Syn-Sedimentary Exhalative or Diagenetic Replacement? Multi-Proxy Evidence for Origin of Metamorphosed Stratiform Barite–Sulfide Deposits near Aberfeldy, Scottish Highlands

Abstract

Bedded barite, Fe-Zn-Pb sulfides, carbonates, and cherts within Ediacaran (Dalradian Supergroup) graphitic metasediments near Aberfeldy in Scotland have previously been interpreted as chemical sediments precipitated from hydrothermal fluids episodically exhaled into marine basins filled with organic-rich mud, silt, and sand. Lithological variation and compositional diversity in pyrite and sphalerite reflect varied redox environments and proximity to hydrothermal discharges. Thick beds (>2 m) of barite have relatively uniform δ34S of +36 ± 1.5‰, considered to represent contemporaneous seawater sulfate, as negative Δ17O indicates incorporation of atmospheric oxygen during precipitation in the water column. However, certain features suggest that diagenetic processes involving microbial sulfate reduction modified the mineralogy and isotopic composition of the mineralization.
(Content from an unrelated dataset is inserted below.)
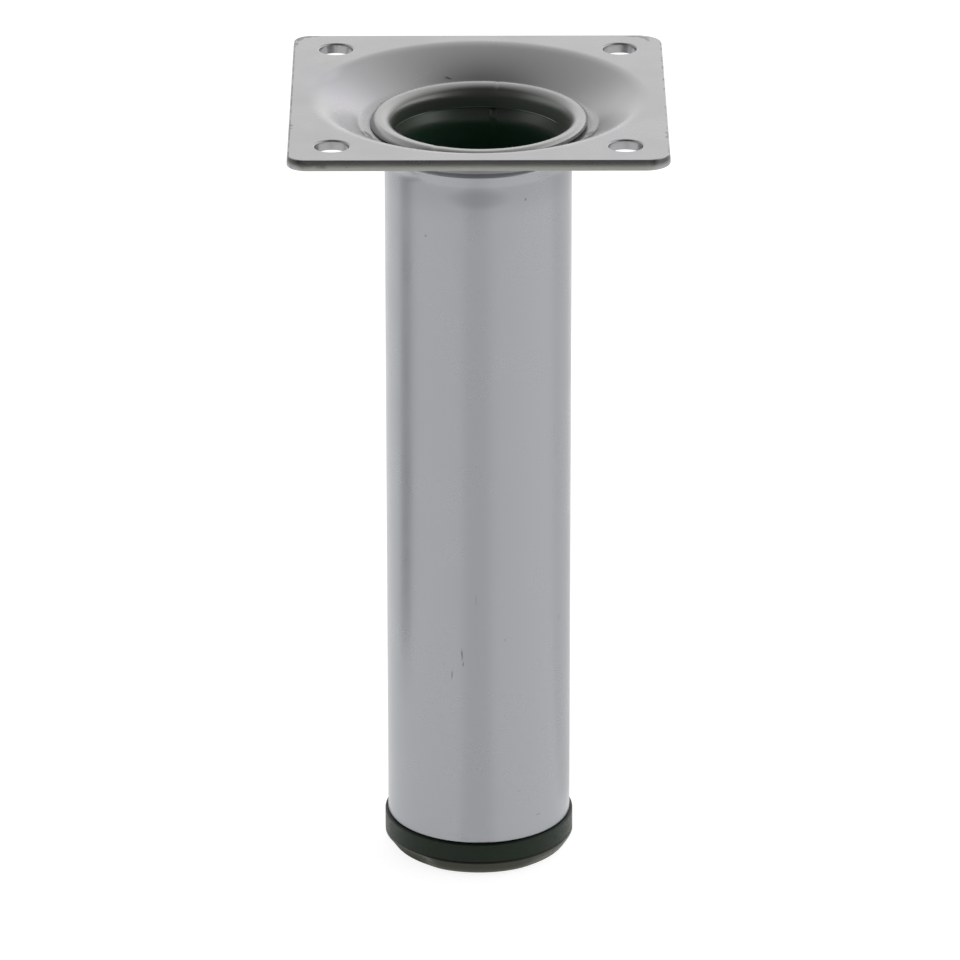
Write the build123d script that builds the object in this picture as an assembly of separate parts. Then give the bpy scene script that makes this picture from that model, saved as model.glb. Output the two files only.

Barite bed margins show decimeter-scale variation in δ34S (+32 to +41‰) and δ18O (+8 to +21‰), attributed to fluid-mediated transfer of dissolved barium and sulfate between originally porous barite and adjacent sediments, in which millimetric sulfate crystals grew across sedimentary lamination. Encapsulated micron-sized barium carbonates indicate early diagenetic barite dissolution with incorporation of sulfur into pyrite, elevating pyrite δ34S. Subsequently, sulfidation reactions produced volumetrically minor secondary barite with δ34S of +16 to +22‰. Overall, these processes affected small volumes of the mineralization, which originally formed on the seafloor as a classic SEDEX deposit.